François Hollande candidat a déclaré que son ennemi était la « finance », mais une fois au pouvoir, il a fait l’austérité et la guerre sur tous les fronts. Il a collaboré avec la chancelière allemande, Angela Merkel, pour imposer l’austérité en Grèce, il a lancé des guerres à travers l’Afrique et le Moyen-Orient et il a collaboré avec Obama pour menacer la Russie. L’inégalité sociale atteint des niveaux records, et Hollande a dû avouer l’année dernière que la France se trouve au bord de la « guerre totale » avec la Russie.
Outre la possibilité d’une guerre mondiale nucléaire, Hollande fait face à une colère sociale sourde parmi les travailleurs, le PS et ses satellites politiques et syndicaux étant discrédités. Hollande a réagi en se déclarant « chef de guerre » et en s’orientant consciemment vers la construction d’un régime autoritaire.
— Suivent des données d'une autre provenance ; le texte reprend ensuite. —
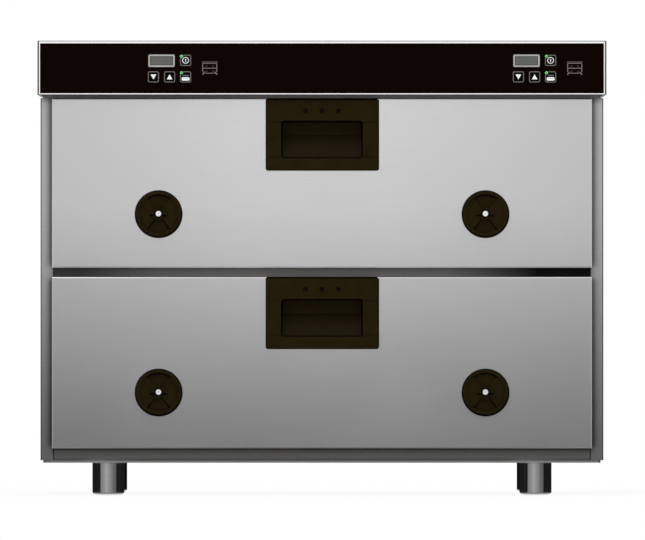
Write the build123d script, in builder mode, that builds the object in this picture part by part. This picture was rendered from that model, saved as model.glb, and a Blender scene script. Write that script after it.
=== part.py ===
"""Heated holding cabinet with two insulated drawers, on levelling feet.

Millimetres. +X to the right, the drawers open towards -Y, +Z up. The origin is on the floor
under the middle of the whole object.
"""

from build123d import *
from math import cos, radians, sin
import os

os.makedirs("parts", exist_ok=True)

# ---------------------------------------------------------------- driving dimensions
# Control hood
crown_width = 820.0
crown_height = 78.0
crown_gauge = 1.5
crown_side_round = 3.0
crown_edge_round = 1.6
crown_rear_lip = 4.0
crown_front_lip = 9.0
crown_flange = 10.0
neck_height = 4.5
neck_inset = 3.0
neck_side_inset = 4.0
neck_wall = 15.0
slot_length = 120.0
slot_width = 4.0
slot_pitch = 9.0
slot_rows = 4
slot_group_pitch = 240.0

# Casing
body_inset = 4.0
gauge = 1.2
fold = 2.2
hem = 12.0
side_return = 18.0
panel_round = 2.0
base_inset = 4.0
base_lip = 3.6
base_gauge = 1.5
base_round = 4.0
foot_height = 47.0
rear_insulation = 20.0
slab_play = 1.0
divider_setback = 2.0
stud_radius = 3.0
stud_length = 16.0
stud_nut_radius = 5.7
stud_nut_height = 5.0
stud_side = 60.0
stud_rise = 40.0

# Drawer fronts
stile_width = 16.75
roof_show = 0.8
front_depth = 26.0
upper_front_height = 243.9
lower_front_height = 247.1
sill_show = 17.4
front_gap = 13.2
front_overlap = 3.0
front_fold = 2.0
front_gauge = 1.0
seal_depth = 3.0
seal_clear = 0.3
seal_lip = 5.0
seal_lip_depth = 10.0
seal_edge = 1.0
seal_round = 3.0
seal_lip_round = 4.0
plug_depth = 16.0

# Chambers and slides
liner_gauge = 1.0
liner_round = 8.0
slide_trim = 2.0
slide_height = 46.0
slide_gauge = 1.6
slide_bend = 2.0
slide_play = 0.4
slide_setback = 4.0
channel_reach = 11.0
channel_lip = 4.0
middle_reach = 9.2
middle_web = 2.1
runner_hook = 4.2
runner_reach = 16.0

# Pan frame
pan_length = 530.0
pan_width = 325.0
pan_rim = 8.5
pan_gap = 5.0
pan_corner = 20.0
pan_rear_clear = 11.8
deck_drop = 26.0
deck_gauge = 1.5
deck_skirt = 38.0
deck_margin = 11.0
bay_collar = 12.0

# Handle
handle_width = 162.0
handle_height = 103.6
handle_proud = 1.6
handle_lap = 2.0
handle_corner = 3.0
handle_depth = 24.4
handle_rear_play = 0.6
handle_edge_round = 0.8
pocket_width = 117.3
pocket_height = 54.0
pocket_top = 32.1
pocket_depth = 21.0
pocket_undercut = 9.0
pocket_corner = 4.0
pocket_draft = 7.0
pocket_toe = 4.0
pocket_ramp = 33.5
pocket_edge_round = 0.8
bar_depth = 8.0
groove_drop_top = 34.0
groove_drop_bottom = 84.4
groove_width = 1.4
groove_depth = 0.8
screw_drop = 17.7
screw_pitch = 23.5
screw_recess = 3.5
screw_sink = 3.0
screw_head_radius = 3.1
screw_head_height = 1.5
screw_shank = 2.0
screw_play = 0.1

# Vents
vent_side_inset = 153.65
vent_drop = 166.0
vent_radius = 33.65
vent_proud = 4.4
vent_round = 2.4
vent_bore = 27.9
vent_fit = 0.1
vent_wall = 1.6
seat_front = 1.0
seat_gauge = 2.0
seat_open = 25.4
hub_radius = 7.6
boss_radius = 5.5
boss_length = 9.0
hub_flare = 1.2
wing_half_angle = 52.5
wing_gauge = 2.6
wing_rib = 1.8
wing_rib_inset = 1.0
wing_rib_height = 0.9
wing_rib_angle = 6.0
hub_height = 3.6
shutter_gap = 0.3
grip_length = 26.0
grip_width = 4.4
grip_height = 2.8
pivot_radius = 2.5
pivot_play = 0.1
pivot_head_radius = 4.2
pivot_head_height = 1.6
pivot_head_round = 0.5
pivot_head_play = 0.6
pivot_socket_radius = 1.35
pivot_socket_depth = 1.0
pivot_blind = 2.0

# Controls
panel_side_border = 4.5
panel_top_border = 4.2
panel_bottom_border = 3.2
panel_corner = 2.0
panel_sink = 0.4
panel_flange = 1.4
panel_flange_height = 1.12
panel_flange_gauge = 2.0
left_group_inset = 174.3
right_group_inset = 110.7
display_width = 38.2
display_height = 19.0
display_play = 0.2
key_size = 16.5
key_play = 0.3
key_corner = 1.8
key_proud = 0.3
key_travel = 0.5
key_flange = 1.4
key_flange_gauge = 1.2
key_stem_radius = 2.5
key_stem_length = 3.0
arrow_pitch = 23.3
option_offset = 34.7
row_upper = 11.2
row_lower = -12.6
lamp_radius = 2.0
lamp_offset = 5.9
board_setback = 13.0
board_gauge = 1.6
board_width = 116.0
board_height = 60.0
board_parts = {
    "relay": ((-30.0, 14.0), (28.0, 14.0)),
    "connector": ((20.0, 14.0), (36.0, 10.0)),
    "driver": ((5.0, -16.0), (70.0, 9.0)),
}
board_part_height = 12.0
post_radius = 3.0
post_side_inset = 6.0
post_edge_inset = 5.0
switch_size = 6.0
switch_play = 0.1

# Feet
foot_radius = 23.15
foot_side_inset = 93.4
foot_inset = 60.0
foot_wall = 3.2
foot_play = 0.3
foot_toe = 3.5
foot_chamfer = 4.5
stem_top_gap = 4.0
stem_play = 1.0

# Heating, sensing, supply
heater_radius = 4.0
heater_bend = 32.0
heater_passes = 6
heater_spacing = 8.0
heater_clear = 0.3
heater_margin = 60.0
terminal_radius = 2.0
terminal_length = 14.0
probe_radius = 3.0
probe_length = 90.0
probe_drop = 60.0
probe_stand = 2.0
probe_bracket_width = 20.0
probe_bracket_height = 16.0
hood_insulation = 20.0
slab_joint = 0.3
gland_reach = 22.0
gland_thread_radius = 10.0
gland_bore = 5.5
gland_play = 0.2
gland_inset = 90.0
gland_inside = 10.0
gland_nut = 4.0
gland_nut_height = 5.0
gland_hexagon_height = 6.0
gland_dome = 2.0
gland_dome_round = 5.0
power_setback = 139.0
power_gap = 15.0
power_height = 26.0
power_round = 2.0
transformer_place = (150.0, 40.0)
transformer_core = (66.0, 54.0)
transformer_coil = (46.0, 30.0)
transformer_coil_height = 16.0
transformer_coil_round = 6.0
relay_places = ((-60.0, 30.0), (20.0, 30.0))
relay_size = (46.0, 60.0)
strip_place = (-200.0, 30.0)
strip_size = (90.0, 26.0)
strip_ways = 8
strip_pitch = 10.0
strip_hole_radius = 3.2
strip_hole_depth = 8.0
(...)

Lors de l’invasion française du Mali en 2013, des responsables à l’Elysée ont dit au Point qu’ils espéraient un « effet Malouines ». On a dit au peuple français que la guerre était une lutte contre le terrorisme islamiste, mais une préoccupation principale du PS était de pourrir la situation en France en faisant remonter le militarisme, afin de pouvoir imposer une austérité drastique.
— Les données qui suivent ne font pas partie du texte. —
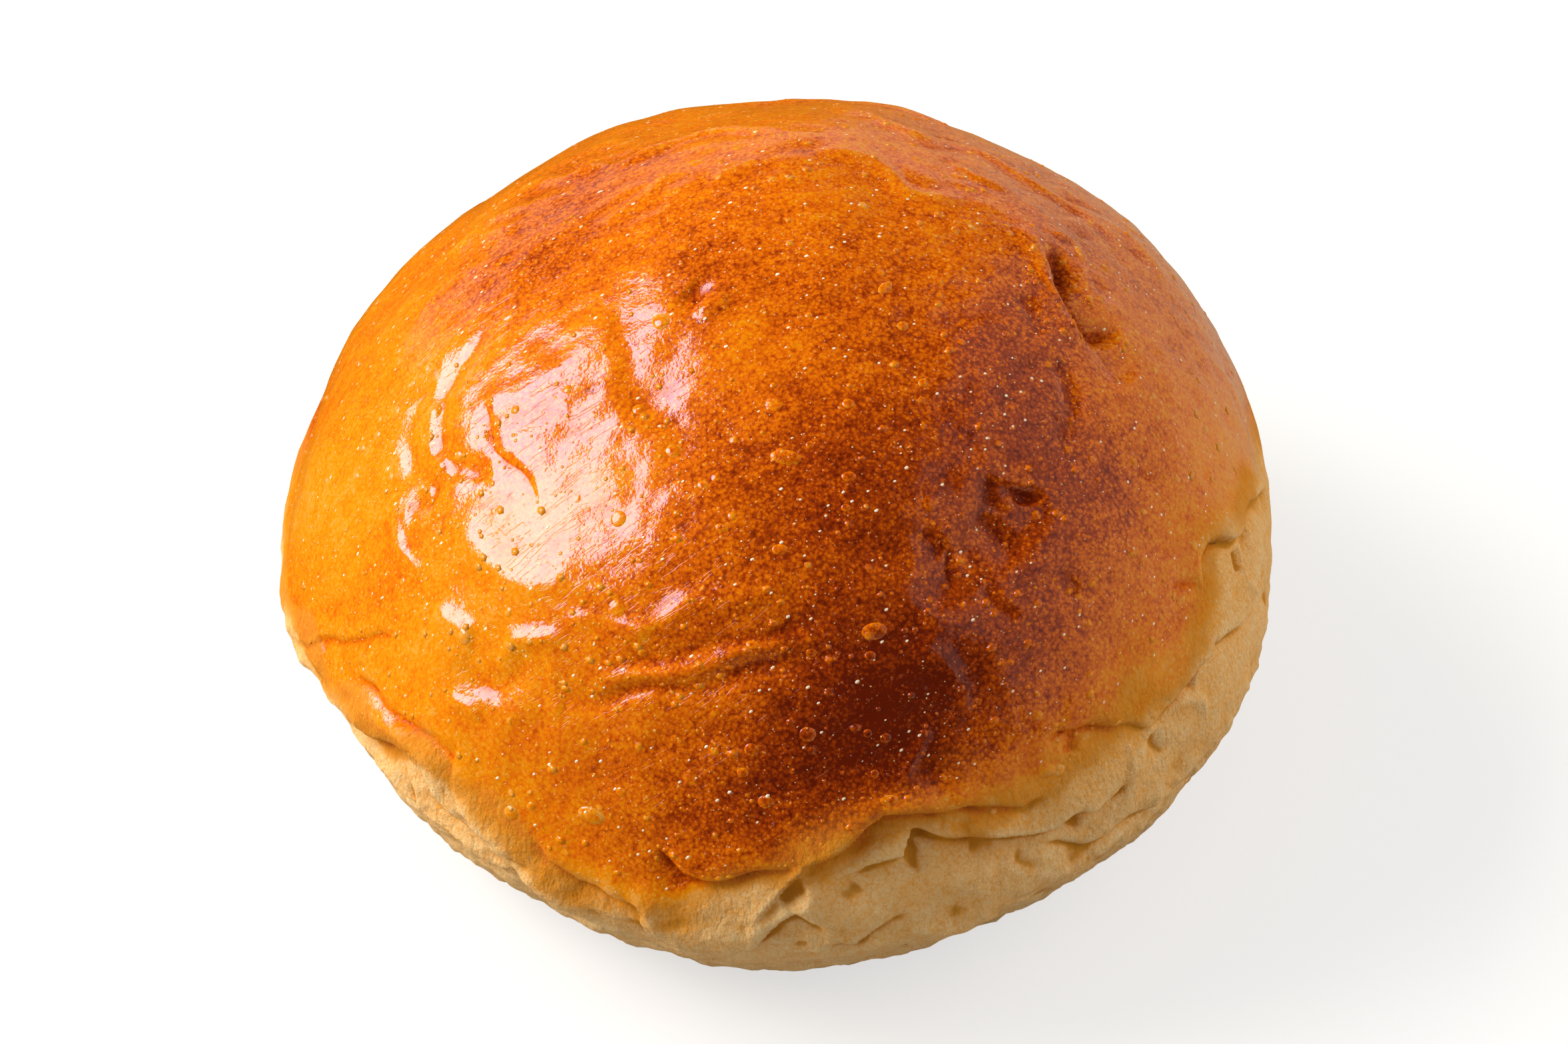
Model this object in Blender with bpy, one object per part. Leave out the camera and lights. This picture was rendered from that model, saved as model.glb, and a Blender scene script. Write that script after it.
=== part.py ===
"""A whole, uncut burger bun: a glossy domed crown over a paler pinched base that rests flat."""

import math

import bmesh
import bpy
import numpy as np

# Overall size, in metres
RADIUS = 0.052
HEIGHT = 0.0616
WAIST_HEIGHT = 0.0187
BASE_DROP = 0.0006

# How square the crown and the base are in side view: 2 is an ellipse
CROWN_SQUARENESS = 1.825
BASE_SQUARENESS = 3.94
FOOT_SHARE = 0.855
FOOT_CURVE = 1.5

# The base is tucked in under the crown by this share of the radius, within this angle
TUCK_SHARE = 0.049
TUCK_ANGLE = 9.0

# The tuck is softer, within so many degrees more, on the side of this azimuth
TUCK_EXTRA = 26.0
TUCK_SOFT_AZIMUTH = -45.0

# How far the bun is out of round, as shares of its radius, and towards which azimuth
OVAL_SHARE = 0.021
OVAL_AZIMUTH = 107.0
TRIANGLE_SHARE = 0.0123
TRIANGLE_AZIMUTH = -83.0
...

Pointant les similitudes entre la guerre des Malouines et les guerres actuelles de Hollande, la journaliste Anna Cabana du Point a écrit : « Lorsque les troupes argentines débarquent aux Malouines en 1982, Margaret Thatcher décide de répliquer militairement. La dame de fer, qui était alors extrêmement impopulaire à cause de ses réformes drastiques, embarque le Royaume-Uni dans une aventure militaire qui a assuré la réélection de son gouvernement en 1983 ».
Cette politique incendiaire et criminelle du PS de lancer des guerres pour justifier avec des mensonges une politique anti-ouvrière n’a pas eu les fruits escomptés. Sans surprise, le pillage de nombreux pays d’Afrique et du Moyen-Orient n’a pas pour autant rendu l’austérité du PS populaire. Les tensions sociales et internationales n’ont fait que s’accroître depuis 2013.
Face à la désillusion de larges masses de travailleurs, la classe dirigeante française se prépare à tout miser sur une tentative de les réprimer.